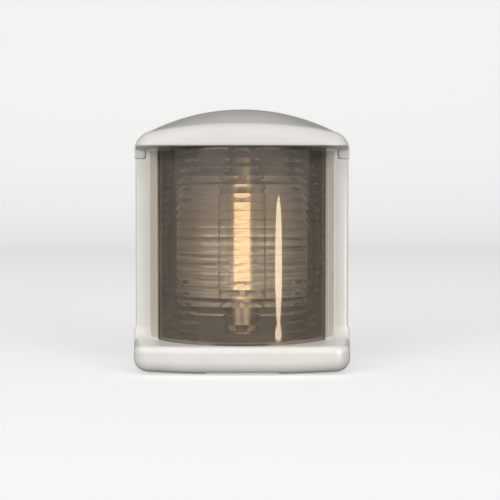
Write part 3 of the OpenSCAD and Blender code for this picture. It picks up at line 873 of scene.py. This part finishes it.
def build_lights():
    soft_white = (1.0, 0.985, 0.96)
    area("key_left", place=(-0.7, -0.95, 0.16), target=(0, -0.02, 0), size=(0.8, 0.7),
         power=8.6, color=soft_white)
    area("fill_right", place=(0.7, -0.95, 0.14), target=(0, -0.02, 0), size=(0.7, 0.7),
         power=7.0, color=soft_white)
    # soft light on the ledge under the window; it reaches the housing alone
    ledge = area("ledge_fill", place=(0, -0.10, 0.50), target=(0, -0.035, -0.028),
                 size=(0.3, 0.3), power=0.9, color=(1.0, 0.99, 0.97))
    only = bpy.data.collections.new("ledge_fill_receivers")
    only.objects.link(housing)
    ledge.light_linking.receiver_collection = only
    ledge.light_linking.blocker_collection = only
    for obj in bpy.context.scene.objects:
        if obj.type == "LIGHT":
            obj.visible_glossy = False


def build_streaks():
    """Narrow lights whose reflection stands on the right of the lens."""
    angle = math.radians(23.1)      # of the reflection, round from the front
    spot = Vector((LENS_R * math.sin(angle), AXIS_Y - LENS_R * math.cos(angle), 0)) * MM
    source = spot + Vector((0.742, -0.670, 0)) * 0.075
    # name, height, size, power
    for name, z, size, power in (("streak", -0.0085, (0.0145, 0.0470), 0.034),
                                 ("streak_foot", -0.0329, (0.0140, 0.0058), 0.0040)):
        strip = area(name, (source.x, source.y, z), (spot.x, spot.y, z), size, power,
                     color=(1.0, 0.80, 0.55), shape="ELLIPSE")
        strip.visible_camera = False
        strip.visible_diffuse = False
        strip.visible_transmission = False


def build_camera():
    camera = bpy.data.objects.new("camera", bpy.data.cameras.new("camera"))
    camera.data.lens = 87.4
    camera.data.sensor_width = 36
    camera.data.clip_start = 0.01
    camera.data.clip_end = 20
    camera.data.shift_x = 0.016
    camera.data.shift_y = -0.0074
    camera.location = (0, -0.387, 0.012)
    aim(camera, (0, -0.0445, 0))
    bpy.context.scene.collection.objects.link(camera)
    bpy.context.scene.camera = camera


build_world()
build_lights()
build_streaks()
build_camera()
bpy.context.scene.view_settings.view_transform = "Standard"
bpy.context.scene.view_settings.look = "None"

bpy.context.view_layer.update()
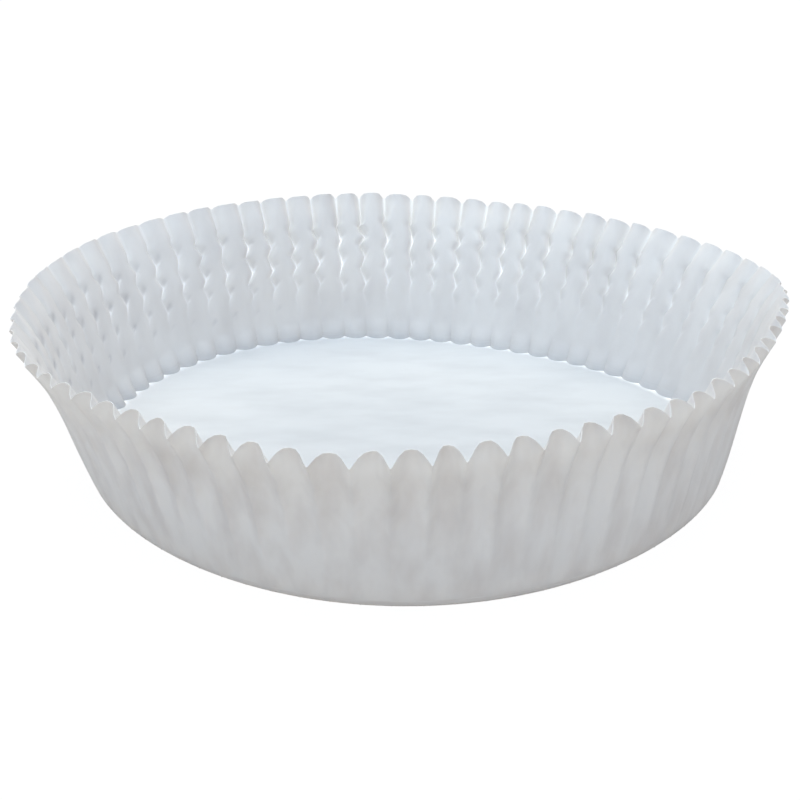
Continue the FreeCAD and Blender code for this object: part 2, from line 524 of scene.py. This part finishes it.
    def whiteness(self, slant):
        """How far the inner skin is whitened, 0 to 1, at each point: partly the folds' own
        whitening, partly painted highlight.

        Bells across the creases: wide and soft in the plain rim band, narrow below it and
        strongest at the zigzag's bends, where they are longer on the highlit side; and a painted
        highlight along each pocket's lip. They fade downwards. The lowest row gets a painted
        highlight by itself, most where the creases reach it.
        """
        phase = self.phases(slant)
        plain = 1 - self.crimped(phase)
        bend = np.abs((phase - self.long_share + 0.5) % 1 - 0.5) * self.period
        marks = self.by_crimp(self.marks, phase)
        fade = smooth_step(slant, *WHITE_ZONE)[:, None]
        stroke = HIGHLIGHT_MARK * self.fold_highlight + BEND_MARK * bell(bend, BEND_LENGTH + BEND_HIGHLIGHT * self.fold_highlight)
        along = (plain * PLAIN_MARK * self.live + (1 - plain) * stroke) * marks * fade
        width = np.where(plain, PLAIN_WIDTH, CRIMP_WIDTH)
        pitch = self.pitch(slant)
        near = along[:, self.flute] * bell(self.across * pitch, width[:, self.flute])
        far = along[:, self.following] * bell((1 - self.across) * pitch, width[:, self.following])
        lip, beside, crimped = self.pocket_lip(slant)
        edge = (bell(lip, LIP_WIDTH) * bell(beside, LIP_LENGTH) * crimped * fade
                * marks[:, self.following])
        cusp = bell(np.minimum(self.across, 1 - self.across) * pitch, CUSP_WIDTH)
        foot = (slant == 0)[:, None] * (FOOT_MARK + CUSP_MARK * cusp)
        return np.maximum(np.maximum(near, far), np.maximum(LIP_MARK * edge, foot))

    def density(self, slant, inside):
        """How far the paper is darkened, 0 to 1, on the outer or the inner skin: by painted shade,
        and in the pockets also by doubled paper.

        Both skins get painted shade towards the foot. Outside, a bell of painted contact shadow at
        the fold round the base is added. Inside, a bell of painted shade in the corner over the
        base is added, the pockets' doubled paper and painted shade show where they are darker than
        that, and the painted shade of the shaded sides comes on top. The lowest row has neither
        the corner's shade nor the sides', since it is the base's edge.
        """
        low = LOW_SHADE * (1 - smooth_step(slant, *SHADE_ZONE))[:, None]
        if not inside:
            fold = FOLD_SHADE * bell(slant, FOLD_WIDTH)[:, None]
            return (low + fold) * np.ones(len(self.across))
        above = slant > 0
        corner = CORNER_SHADE * (bell(slant - CORNER_UP[0], CORNER_UP[1]) * above)[:, None]
        pockets = POCKET_SHADE * self.pocket_darkening(slant)
        return np.maximum(low + corner, pockets) + self.shade[self.flute] * above[:, None]


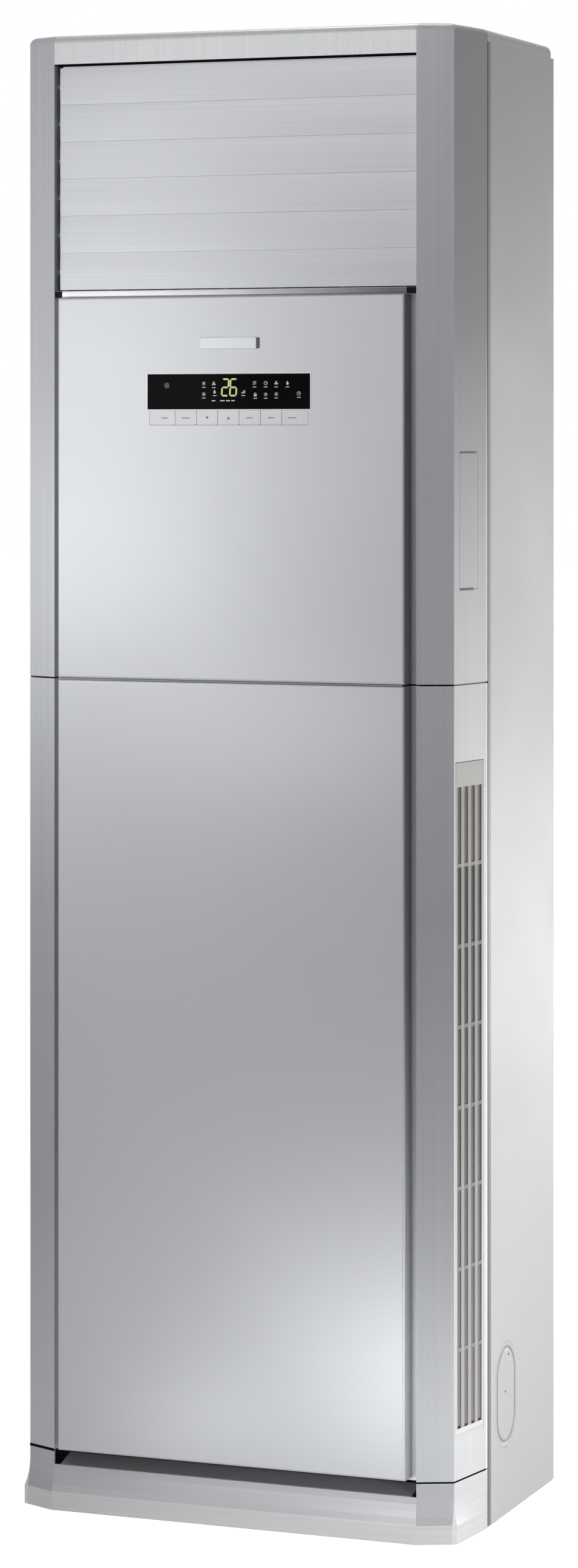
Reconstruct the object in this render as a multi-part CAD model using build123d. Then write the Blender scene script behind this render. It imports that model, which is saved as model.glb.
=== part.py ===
from build123d import *
import math
import os

# A floor standing cabinet air conditioner. Millimetres, +Z up, front towards -Y.
# The origin is on the floor, under the middle of the overall box.

# Overall size
HEIGHT = 1870.0
WIDTH = 601.0
DEPTH = 393.0

# Front: a raised centre panel between two bevelled columns, with splayed side strips
BADGE_PROUD = 1.2
PANEL_PROUD = 14.0
BEVEL_WIDTH = 42.4
BEVEL_SET_BACK = 19.0
STRIP_SPLAY = 14.8
STRIP_DEPTH = 85.3
SCREW_PROUD = 2.0

# Wall thicknesses
MOULDED = 2.5
SHEET = 1.2
PLATE = 1.5

# Heights of the seams and openings in the front
PLINTH_TOP = 74.0
PLINTH_MIDDLE_TOP = 57.0
FOOT_CREASE = 23.0
FOOT_FLARE = 6.5
SPLIT = 1055.0
SEAM = 2.0
OUTLET_LOW = 1545.5
OUTLET_HIGH = 1833.3
PANEL_LOW = 78.5
PANEL_HIGH = 1536.5
TOP_RADIUS = 10.0
REAR_TOP_RADIUS = 14.0
TOP_LIP = 16.0

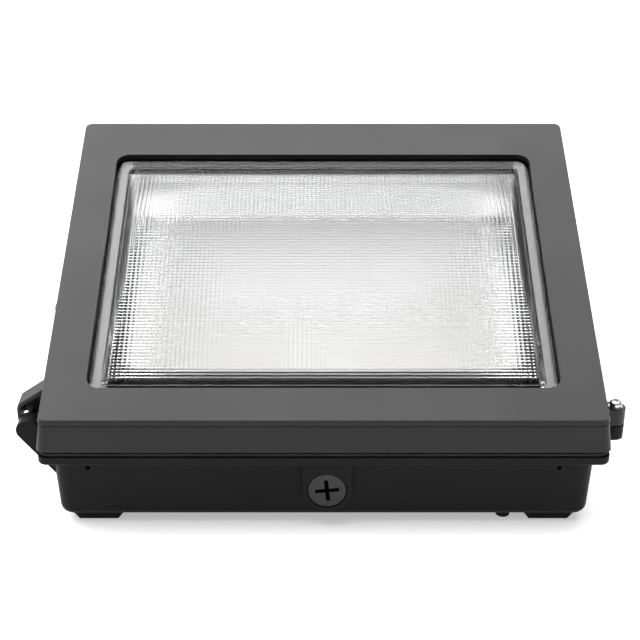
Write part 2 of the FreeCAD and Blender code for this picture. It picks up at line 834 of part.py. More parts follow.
========================================
● What you need to do
Copy each record from above exactly, and include every line.

● Exercise response
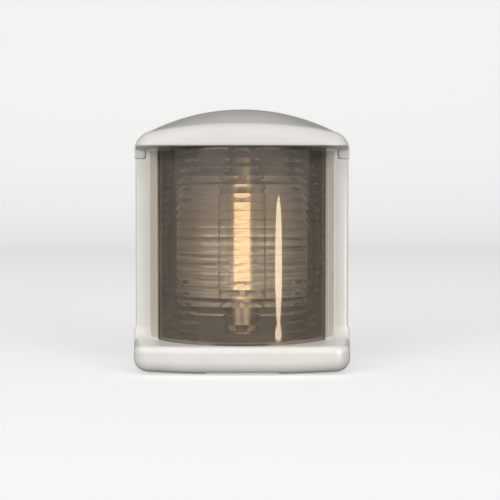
Write part 3 of the OpenSCAD and Blender code for this picture. It picks up at line 873 of scene.py. This part finishes it.
def build_lights():
    soft_white = (1.0, 0.985, 0.96)
    area("key_left", place=(-0.7, -0.95, 0.16), target=(0, -0.02, 0), size=(0.8, 0.7),
         power=8.6, color=soft_white)
    area("fill_right", place=(0.7, -0.95, 0.14), target=(0, -0.02, 0), size=(0.7, 0.7),
         power=7.0, color=soft_white)
    # soft light on the ledge under the window; it reaches the housing alone
    ledge = area("ledge_fill", place=(0, -0.10, 0.50), target=(0, -0.035, -0.028),
                 size=(0.3, 0.3), power=0.9, color=(1.0, 0.99, 0.97))
    only = bpy.data.collections.new("ledge_fill_receivers")
    only.objects.link(housing)
    ledge.light_linking.receiver_collection = only
    ledge.light_linking.blocker_collection = only
    for obj in bpy.context.scene.objects:
        if obj.type == "LIGHT":
            obj.visible_glossy = False


def build_streaks():
    """Narrow lights whose reflection stands on the right of the lens."""
    angle = math.radians(23.1)      # of the reflection, round from the front
    spot = Vector((LENS_R * math.sin(angle), AXIS_Y - LENS_R * math.cos(angle), 0)) * MM
    source = spot + Vector((0.742, -0.670, 0)) * 0.075
    # name, height, size, power
    for name, z, size, power in (("streak", -0.0085, (0.0145, 0.0470), 0.034),
                                 ("streak_foot", -0.0329, (0.0140, 0.0058), 0.0040)):
        strip = area(name, (source.x, source.y, z), (spot.x, spot.y, z), size, power,
                     color=(1.0, 0.80, 0.55), shape="ELLIPSE")
        strip.visible_camera = False
        strip.visible_diffuse = False
        strip.visible_transmission = False


def build_camera():
    camera = bpy.data.objects.new("camera", bpy.data.cameras.new("camera"))
    camera.data.lens = 87.4
    camera.data.sensor_width = 36
    camera.data.clip_start = 0.01
    camera.data.clip_end = 20
    camera.data.shift_x = 0.016
    camera.data.shift_y = -0.0074
    camera.location = (0, -0.387, 0.012)
    aim(camera, (0, -0.0445, 0))
    bpy.context.scene.collection.objects.link(camera)
    bpy.context.scene.camera = camera


build_world()
build_lights()
build_streaks()
build_camera()
bpy.context.scene.view_settings.view_transform = "Standard"
bpy.context.scene.view_settings.look = "None"

bpy.context.view_layer.update()
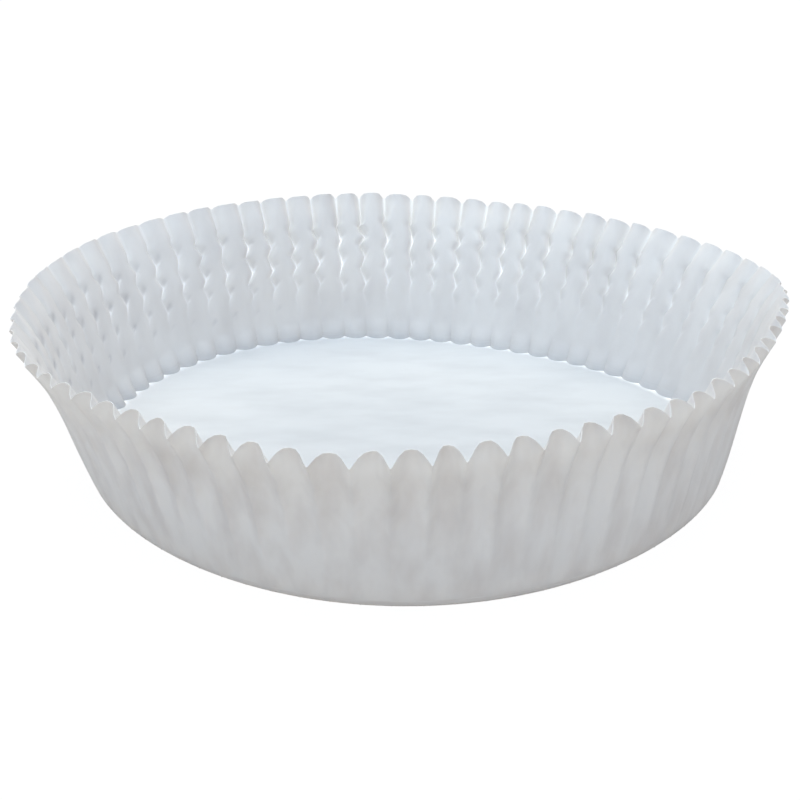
Continue the FreeCAD and Blender code for this object: part 2, from line 524 of scene.py. This part finishes it.
    def whiteness(self, slant):
        """How far the inner skin is whitened, 0 to 1, at each point: partly the folds' own
        whitening, partly painted highlight.

        Bells across the creases: wide and soft in the plain rim band, narrow below it and
        strongest at the zigzag's bends, where they are longer on the highlit side; and a painted
        highlight along each pocket's lip. They fade downwards. The lowest row gets a painted
        highlight by itself, most where the creases reach it.
        """
        phase = self.phases(slant)
        plain = 1 - self.crimped(phase)
        bend = np.abs((phase - self.long_share + 0.5) % 1 - 0.5) * self.period
        marks = self.by_crimp(self.marks, phase)
        fade = smooth_step(slant, *WHITE_ZONE)[:, None]
        stroke = HIGHLIGHT_MARK * self.fold_highlight + BEND_MARK * bell(bend, BEND_LENGTH + BEND_HIGHLIGHT * self.fold_highlight)
        along = (plain * PLAIN_MARK * self.live + (1 - plain) * stroke) * marks * fade
        width = np.where(plain, PLAIN_WIDTH, CRIMP_WIDTH)
        pitch = self.pitch(slant)
        near = along[:, self.flute] * bell(self.across * pitch, width[:, self.flute])
        far = along[:, self.following] * bell((1 - self.across) * pitch, width[:, self.following])
        lip, beside, crimped = self.pocket_lip(slant)
        edge = (bell(lip, LIP_WIDTH) * bell(beside, LIP_LENGTH) * crimped * fade
                * marks[:, self.following])
        cusp = bell(np.minimum(self.across, 1 - self.across) * pitch, CUSP_WIDTH)
        foot = (slant == 0)[:, None] * (FOOT_MARK + CUSP_MARK * cusp)
        return np.maximum(np.maximum(near, far), np.maximum(LIP_MARK * edge, foot))

    def density(self, slant, inside):
        """How far the paper is darkened, 0 to 1, on the outer or the inner skin: by painted shade,
        and in the pockets also by doubled paper.

        Both skins get painted shade towards the foot. Outside, a bell of painted contact shadow at
        the fold round the base is added. Inside, a bell of painted shade in the corner over the
        base is added, the pockets' doubled paper and painted shade show where they are darker than
        that, and the painted shade of the shaded sides comes on top. The lowest row has neither
        the corner's shade nor the sides', since it is the base's edge.
        """
        low = LOW_SHADE * (1 - smooth_step(slant, *SHADE_ZONE))[:, None]
        if not inside:
            fold = FOLD_SHADE * bell(slant, FOLD_WIDTH)[:, None]
            return (low + fold) * np.ones(len(self.across))
        above = slant > 0
        corner = CORNER_SHADE * (bell(slant - CORNER_UP[0], CORNER_UP[1]) * above)[:, None]
        pockets = POCKET_SHADE * self.pocket_darkening(slant)
        return np.maximum(low + corner, pockets) + self.shade[self.flute] * above[:, None]


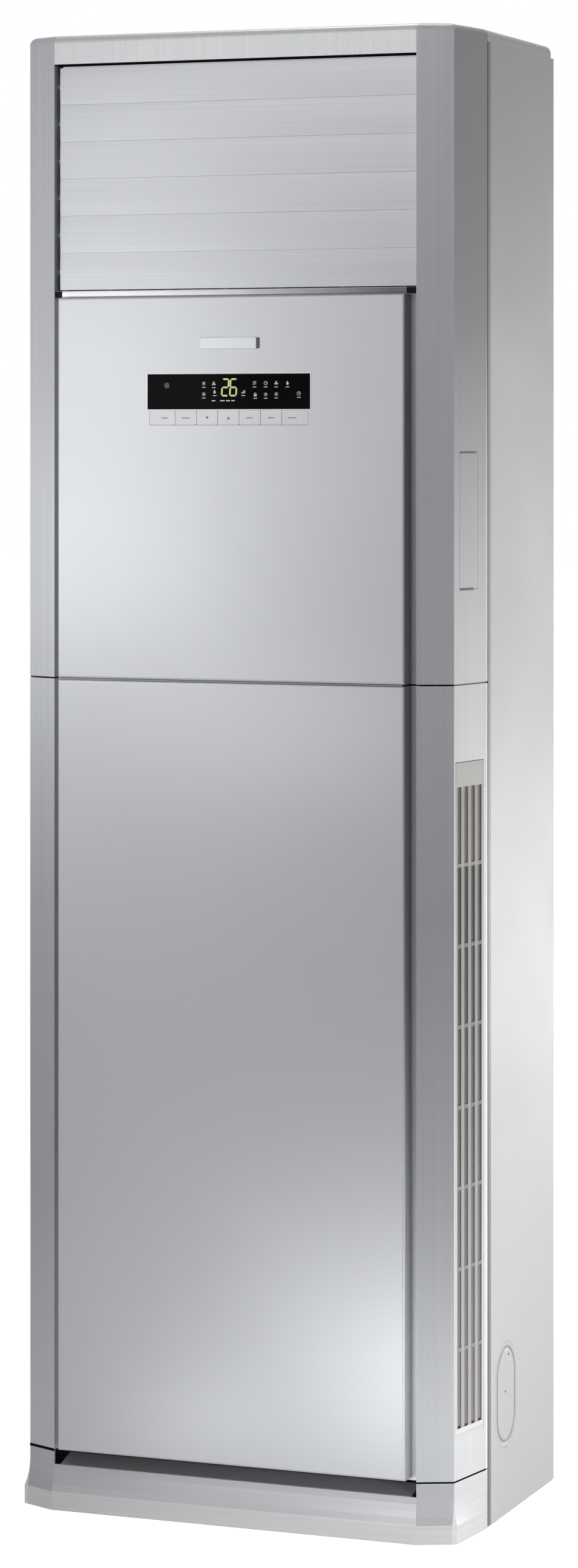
Reconstruct the object in this render as a multi-part CAD model using build123d. Then write the Blender scene script behind this render. It imports that model, which is saved as model.glb.
=== part.py ===
from build123d import *
import math
import os

# A floor standing cabinet air conditioner. Millimetres, +Z up, front towards -Y.
# The origin is on the floor, under the middle of the overall box.

# Overall size
HEIGHT = 1870.0
WIDTH = 601.0
DEPTH = 393.0

# Front: a raised centre panel between two bevelled columns, with splayed side strips
BADGE_PROUD = 1.2
PANEL_PROUD = 14.0
BEVEL_WIDTH = 42.4
BEVEL_SET_BACK = 19.0
STRIP_SPLAY = 14.8
STRIP_DEPTH = 85.3
SCREW_PROUD = 2.0

# Wall thicknesses
MOULDED = 2.5
SHEET = 1.2
PLATE = 1.5

# Heights of the seams and openings in the front
PLINTH_TOP = 74.0
PLINTH_MIDDLE_TOP = 57.0
FOOT_CREASE = 23.0
FOOT_FLARE = 6.5
SPLIT = 1055.0
SEAM = 2.0
OUTLET_LOW = 1545.5
OUTLET_HIGH = 1833.3
PANEL_LOW = 78.5
PANEL_HIGH = 1536.5
TOP_RADIUS = 10.0
REAR_TOP_RADIUS = 14.0
TOP_LIP = 16.0

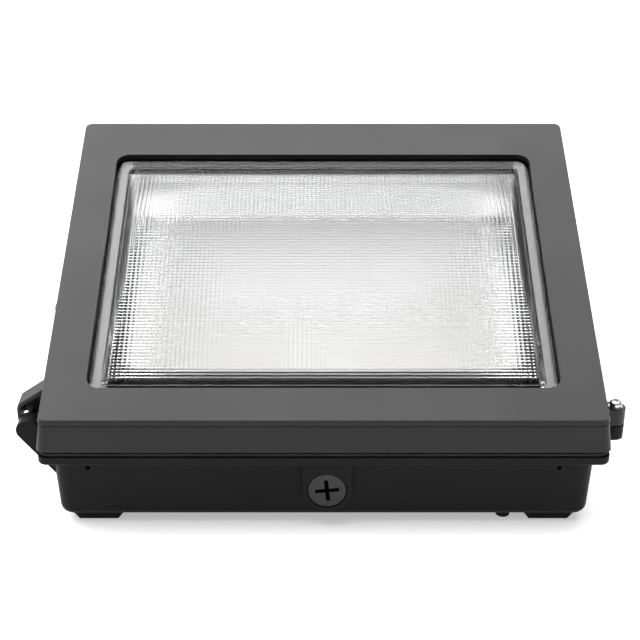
Write part 2 of the FreeCAD and Blender code for this picture. It picks up at line 834 of part.py. More parts follow.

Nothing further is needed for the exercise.